How does that feel? You had everyone in that room cheering in response to things you created, some of which were quite effed up.
That’s the thing. When we were talking about the kills and everything, we wanted to go as full force as we possibly can. It’s like the motto with Ariescope,like with the Halloween shorts we’ve done every year, is like how are we going to top this? How are we going to top this? And every year we end up topping ourselves somehow. And that’s how it transpired with HATCHET 2. How are we going to top HATCHET 1 since we did all these cool kills in that? Adam came up with a bunch of really cool kills and I threw a couple in there too. We just all started talking about how cool it’d be to do things on that scale and let that much blood fly around on things.
It’s been twelve years since you started and you’ve come a long way from pictures stapled on a resume. Where do you hope to see yourself twelve years from now?
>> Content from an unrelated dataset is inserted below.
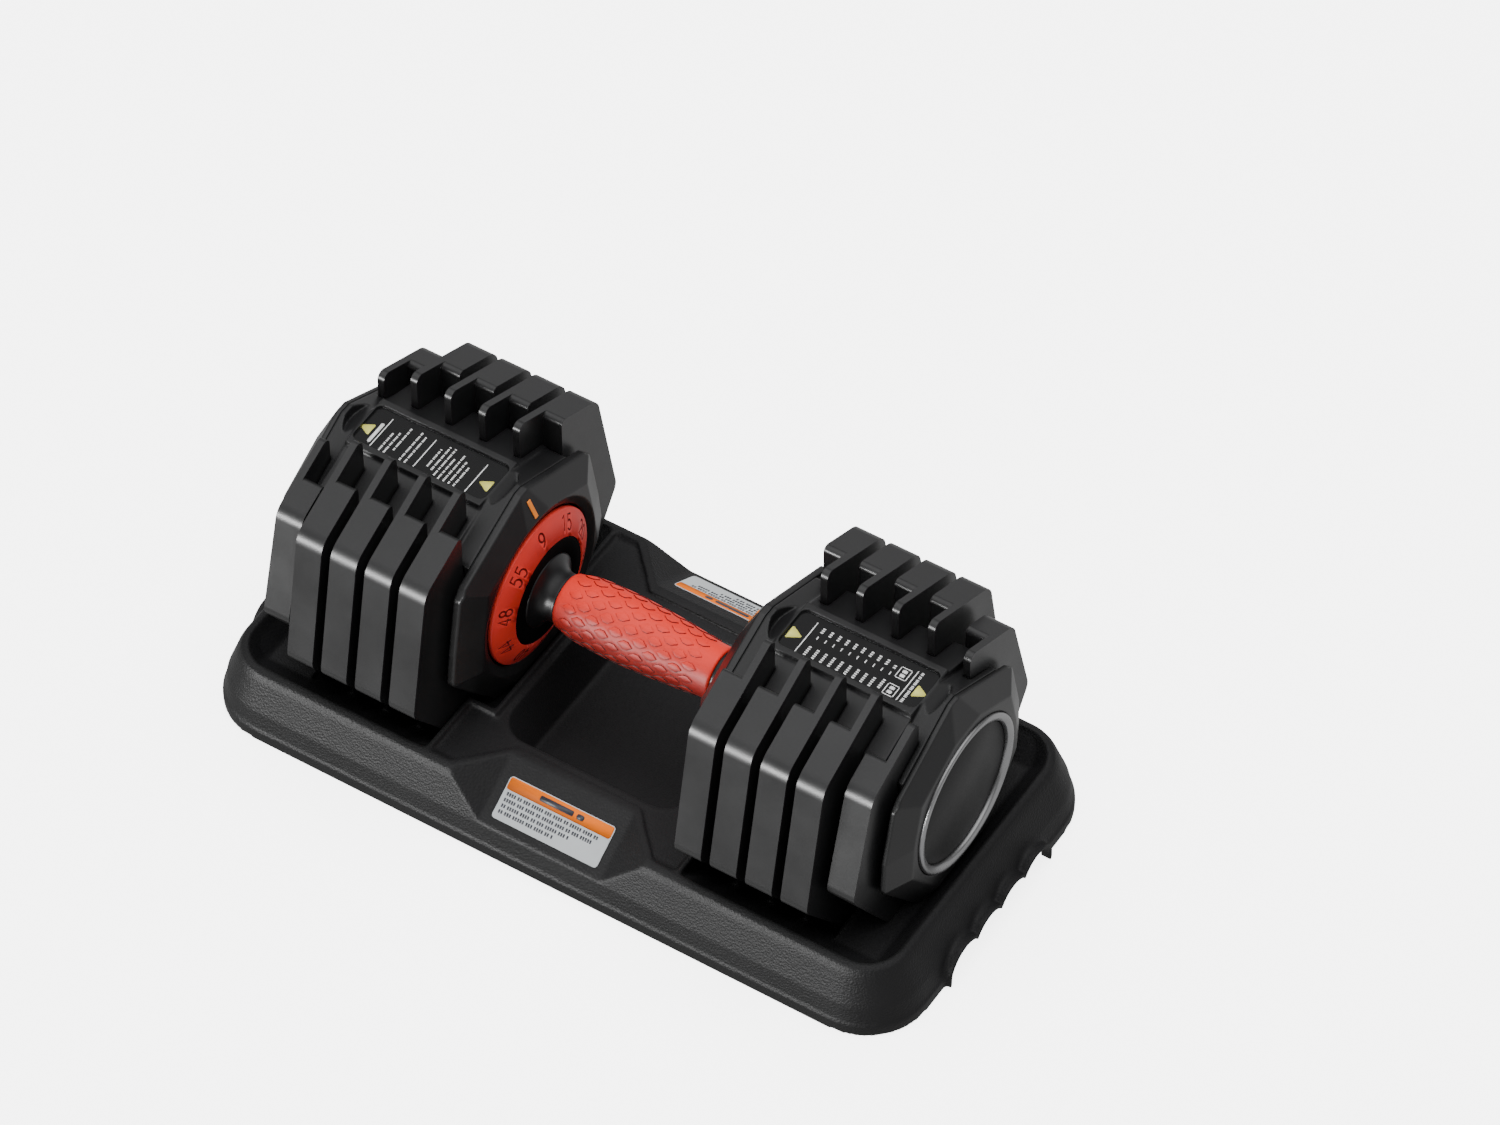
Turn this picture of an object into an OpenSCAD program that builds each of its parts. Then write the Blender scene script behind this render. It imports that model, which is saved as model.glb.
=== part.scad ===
// Adjustable dumbbell resting in its storage tray.
// X runs along the handle, Y from front (-) to rear (+), Z up. Millimetres.
// The origin is the middle of the tray's underside.

/* [Tray] */
// half length of the tray skirt
tray_hx = 215; // [180:0.5:240]
// half width of the tray skirt
tray_hy = 105; // [90:0.5:120]
// corner radius of the tray skirt
tray_rc = 36; // [15:0.5:50]
// wall thickness of the moulded tray
tray_wall = 3; // [2:0.1:5]
// height of the flat deck of the tray
deck_z = 38.5; // [30:0.5:50]

/* [Handle] */
// height of the handle axis above the base
axis_z = 90; // [80:0.5:110]
// half length of the rubber grip
grip_hx = 47.6; // [40:0.2:60]
// grip radius at its ends
grip_r_end = 15; // [13:0.1:18]
// grip radius where it is fattest
grip_r_mid = 18.2; // [15:0.1:22]
// distance from the middle to the face of each inner housing
dial_x = 64.2; // [55:0.1:80]
// distance from the middle to each dial hub, which stands proud of the housing
hub_x = 58.8; // [54:0.1:64]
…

Oh I have no idea. I have no idea what’s going on tomorrow. Honestly, I’d like to still be having fun doing practical EFX. I can’t say anything like my goal is to be the best in the world. I’m not even looking for that. I’m just looking to have fun doing the EFX that we have with the gang I’m doing it with. If we happen to get big or popular along the way, that’s just something that comes with the territory. We’re just after having a good time. Have a little bit of fun and that freedom we’ve been lacking in the horror movie world for the last fifteen years. That’s what it really comes down to for me.
We finished our beers and I let him get back to work. Keep an eye out for Robert Pendergraft’s name. He has a bloody bright future in this business. Okay maybe not bright, but bloody. Very bloody.